Nick Rowe writes,

Why wouldn’t a reduction in marginal tax rates on all forms of “nominal interest income” (i.e. all forms of “income” from deferred consumption) have exactly the same effect on Aggregate Demand as an increase in expected inflation?

This is the sort of analysis that follows from what I call monetary Walrasianism (I am not the first to use this term). In ordinary Walrasianism, there are n goods and an auctioneer calling out prices to clear the markets in those goods. In monetary Walrasianism, we add money as good n+1. When there is excess demand for good n+1, there is excess supply elsewhere, and hence unemployment.

Rowe is suggesting that the excess demand for money is the same as an excess supply for bonds. So if you subsidize the demand for bonds, that is equivalent to increasing the supply of money.

This seems to me to run slightly counter to Brad DeLong’s view that our current situation is one in which liquidity preference consists in part of a demand for Treasuries. For DeLong, Treasuries are acting like money, and you need to meet the increased demand for Treasuries with more supply. The Rowe-equivalent policy would be to subsidize the demand for risky assets.
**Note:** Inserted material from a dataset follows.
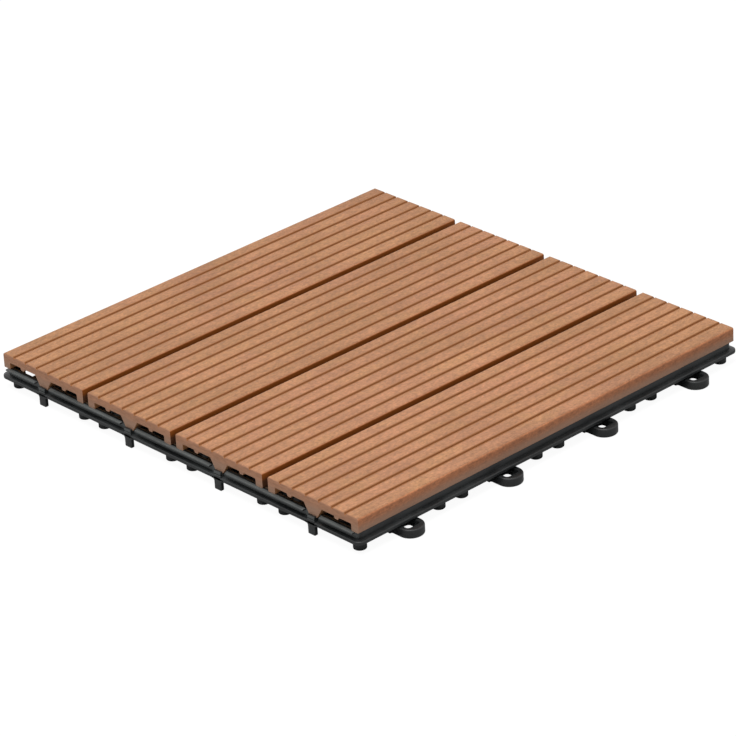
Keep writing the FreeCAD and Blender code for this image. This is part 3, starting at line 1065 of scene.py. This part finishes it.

All of this is nonsense according to PSST. The problem in the economy is not one of excess demand for low-risk assets. The challenge is to discover new patterns of sustainable specialization and trade. Noah Smith is right that industrial policy is in principle more appropriate than traditional macroeconomic policy. But if you believe that government is good at industrial policy, then you think that the knowledge problem and public choice problems are less severe than I do.